Now a max heap is the heap in which all the nodes are greater than their children nodes, so in a typical max heap the root node is always the greatest element in the whole tree, and its children are always smaller than it and so on. Now when we form a max heap, we particularly take largest element from the root and place it at the last position of array after which it is removed from heap then we again form the max heap take the largest element and place it at 2nd last position in the array and so on, in this manner we finally get an array sorted in increasing order.
Min heap is exactly same as the max heap, but the only difference is that here all the nodes are smaller than their children nodes, so in a typical min heap the root node is the smallest element in the whole tree, and its children are always greater than it and so on. Using min heap technique on an array we finally get a sorted array in decreasing order.
Array Index and Heap Element
Now, when we sort an array using heaps then we first need to represent an array in the form of a heap and to do that we have a really interesting relation between array index and nodes of the heap. For that the first point to be noted is that each array index would have a node in the heap representing it. Now lets see how array index form the heap. So, if the index of array element is “i” then its left child is at index “2*i+1”, its right child is at index “2*i+2” and and its parent is at index “(i-1)/2”. To form the heap we start from array index 0 which is initially the root node in the heap and the rest of the heap is formed by finding the children nodes using the above given formulas.
How to Build a Heap?
Till now we have seen how heap works, general sorting process and all, now lets see how we actually build heaps. For this lets consider forming a max-heap. By running a function called heapify on all the non-leaf element of a binary tree we form max-heap. Now heapify is a recursion technique where we first find the max element among a parent and its children and then if the largest element is a child node then we swap it with parent node and again call the heapify function on the swapped parent node, this is done so as to maintain the max-heap property on the sub-trees because a swapping can disrupt the max-heap for sub-trees. Let’s take a quick look on the pseudo code of heapify function:
heapify(array, i)
largest = array[i]
largest = max(array[i],array[2*i+1] ,array[2*i+2])
if(largest != array[i])
swap(array[i],largest)
heapify(array, largest)
Building Max-Heap and Implementation
To build a max-heap, first we need to heapify the whole tree, this process starts from the last non-leaf node which is the last node in the second last level of tree and then we move towards other non-leaf nodes that are before it, this process takes place in a bottom-up manner. This step is practically done as:
for (int i = n / 2 - 1; i >= 0; i--)
heapify(arr, n, i);
Let’s take a sample array of size 5 and we will implement the above steps on it.

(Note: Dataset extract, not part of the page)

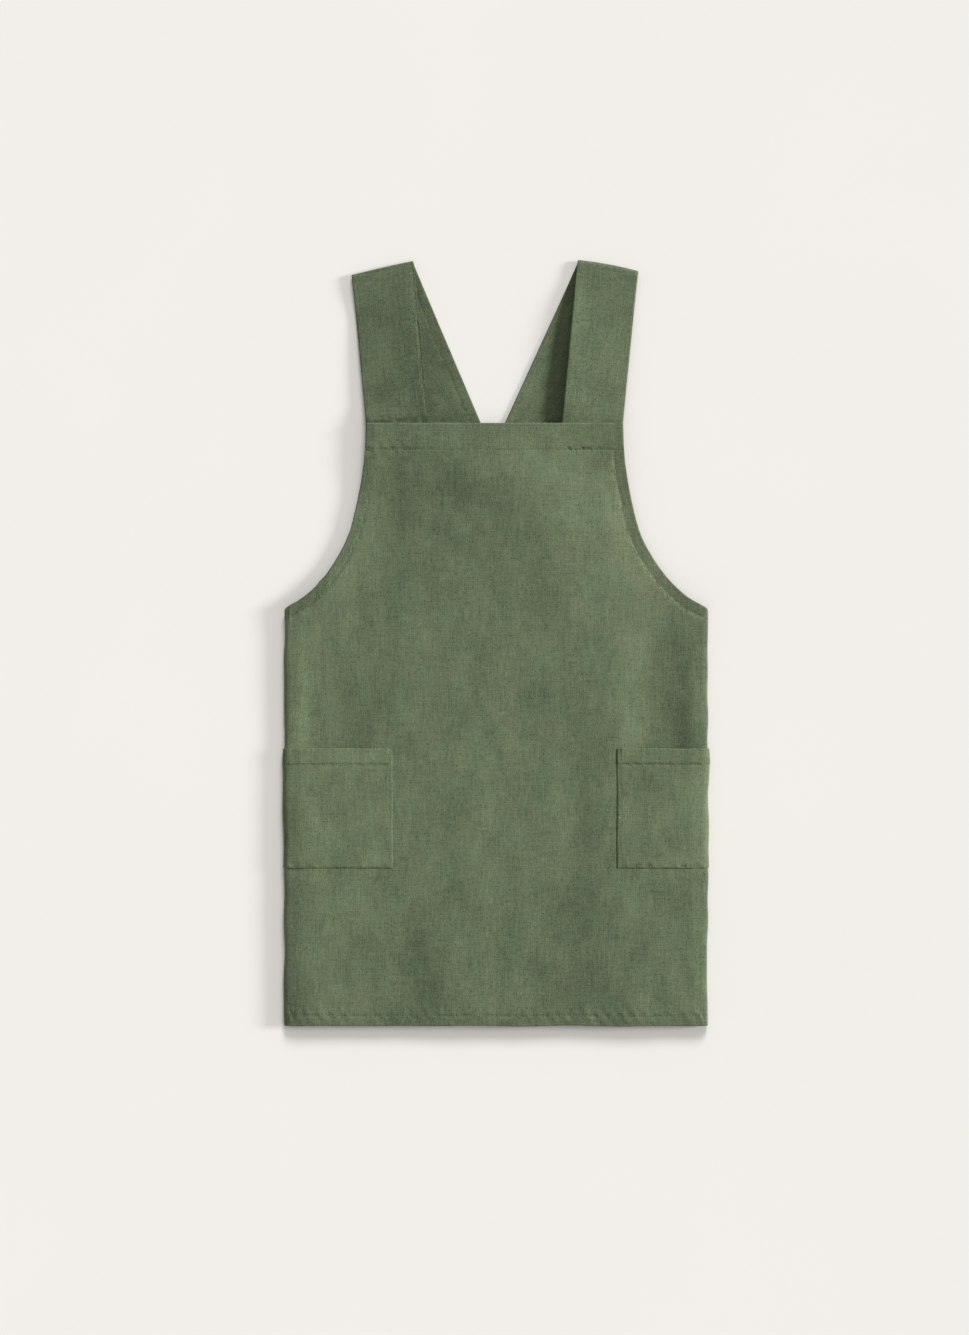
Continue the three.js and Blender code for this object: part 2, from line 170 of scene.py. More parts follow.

The last non leaf node is 4 with two children node 10 and 1, here 10 is largest among parent 4 and its children 10 and 1, so we need to swap 10 and 4. Now next non-leaf node for this case is 5 which is the root node, and here 10 is largest among parent 5 and its children 10 and 3, so we swap 10 and 5. Now the largest element of whole tree is at the root node and the tree is heapified.
Now, starts the heap sorting where we swap the root of tree with the last leaf node and then remove it from the tree. This step is practically done as:
for (int i = n - 1; i > 0; i--)
{
swap(arr[0], arr[i]);
heapify(arr, i, 0);
}
After swapping root 10 with last leaf node 1, we removed 10 from tree and now 1 is root. Now, again heapifying from last non-leaf node 5, we can see that 5 is already greater than its child 4 so no change, now heapifying the root node we can see 5 is largest among parent 1 and its children 5 and 3, so we swap them, this affects the below sub-tree as child of 1 is greater than it so we swap them as well now. And the tree is again heapified.
After swapping root 5 with last leaf node 1, we removed 5 from tree and now 1 is root. Now, again heapifying from last non-leaf node 1 that is root, we can see that 4 is largest among parent 1 and its children 4 and 3, so we swap them. And the tree is now heapified. Swap root 4 with last leaf node 3, and remove 4 from the tree so 3 is now the root.
Here 3 was already greater than its child 1, so swap 3 and 1 and remove 3 from tree. Now we are only left with root 1 and it can’t compare itself with anything so remove it as well and we get the final sorted array.
Source Code for Heap Sort
// Source code of Heap Sort in C++
void heapify(int arr[], int n, int i)
{
int largest = i;
int l = 2 * i + 1;
int r = 2 * i + 2; if (l < n && arr[l] > arr[largest])
largest = l;
if (r < n && arr[r] > arr[largest])
largest = r;
if (largest != i)
{
swap(arr[i], arr[largest]);
heapify(arr, n, largest);
}
}void heapSort(int arr[], int n)
{
for (int i = n / 2 - 1; i >= 0; i--)
heapify(arr, n, i);
for (int i = n - 1; i > 0; i--)
{
swap(arr[0], arr[i]);
heapify(arr, i, 0);
}
}
Complexity
Heapify function has a time complexity of O(Logn). Overall heap sort has a time complexity of O(nLogn) for all cases. Space complexity for heap sort is O(1).
Thanks for sticking around till the end. Having a good understanding of different algorithm is very important in computer science and it was really fun to study this sorting technique called Heap Sort.